Date of Award

5-2021

Document Type

Open Access Dissertation

Degree Name

Doctor of Philosophy (PhD)

Department

Education/Leadership in Urban Schools

First Advisor

Patricia Krueger-Henney

Second Advisor

Zeena Zakharia

Third Advisor

Shirley S. Tang

Abstract

Gender-expansive youth are regularly discriminated against because they do not fit into the socially constructed gender binaries of the schools they attend. Nor, typically, do they have a general sense of personal safety, often feeling socially and academically excluded from their dominant heteronormative school culture. This youth participatory action research mixed method study advocates for the academic success of gender-expansive youth by documenting how gender expansive young people embody damaging educational experiences and to what extent these experiences can also lead to solidarity, resilience, and perseverance.
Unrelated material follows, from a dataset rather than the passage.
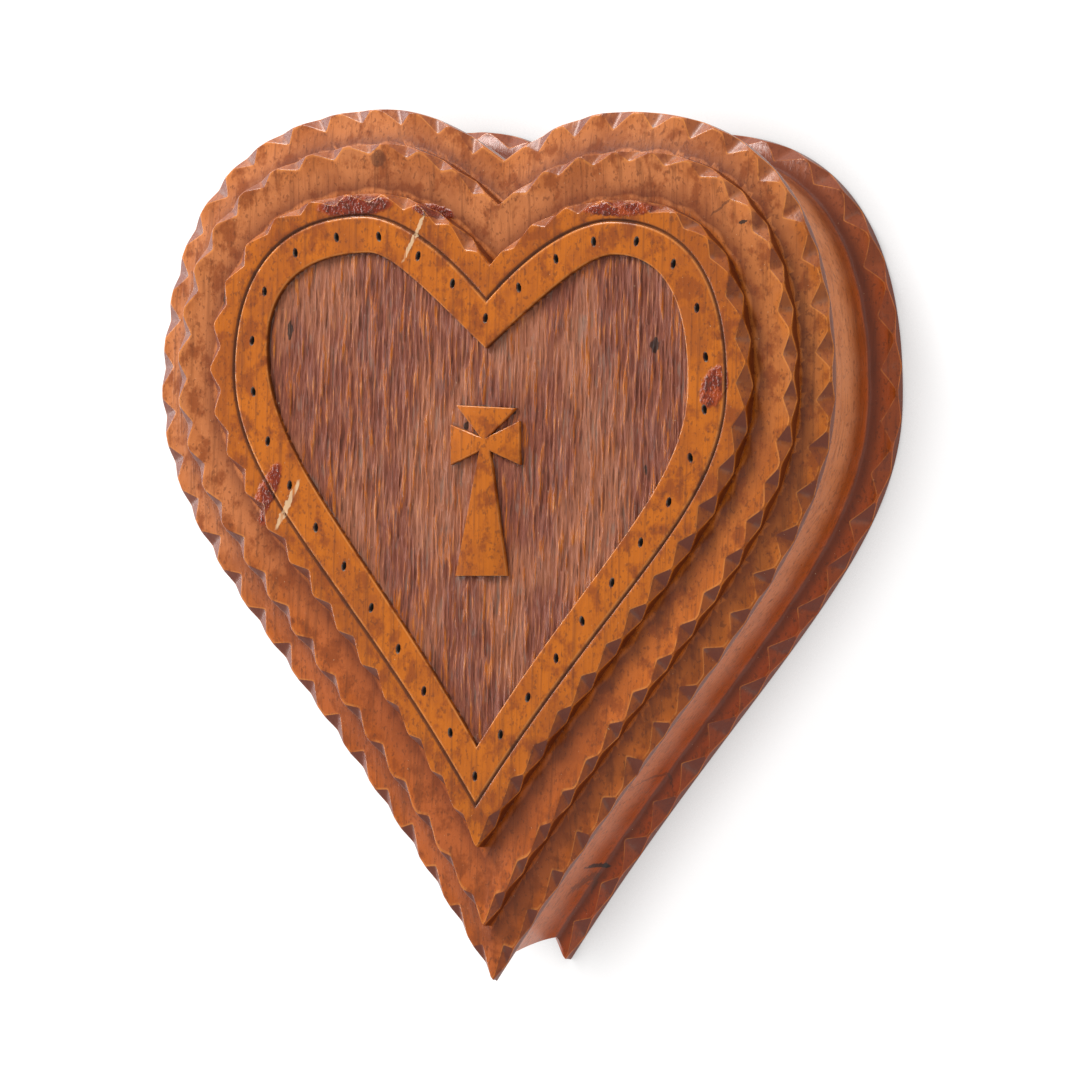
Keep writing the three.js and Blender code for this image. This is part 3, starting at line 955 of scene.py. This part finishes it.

The research findings include that gender expansive youth feel tolerated but not supported by the institution of school, or by key members in their learning institutions. It is also apparent that peers wish to stand in solidarity with gender expansive youth in order to improve the educational experiences for all youth. This study suggests a multi-layered “Economy of Borderland Performance” that showcases the interrelation of gender performances between the student, administration and larger societal conditioning around gender. In part what is highlighted is young people’s ever-present performativity of “Borderland Solidarity” that is based on them choosing to leave the arena of performance and enter into solidarity with one another. This study culminates with the author’s self-reflections of the ways that this research was guided by radical love.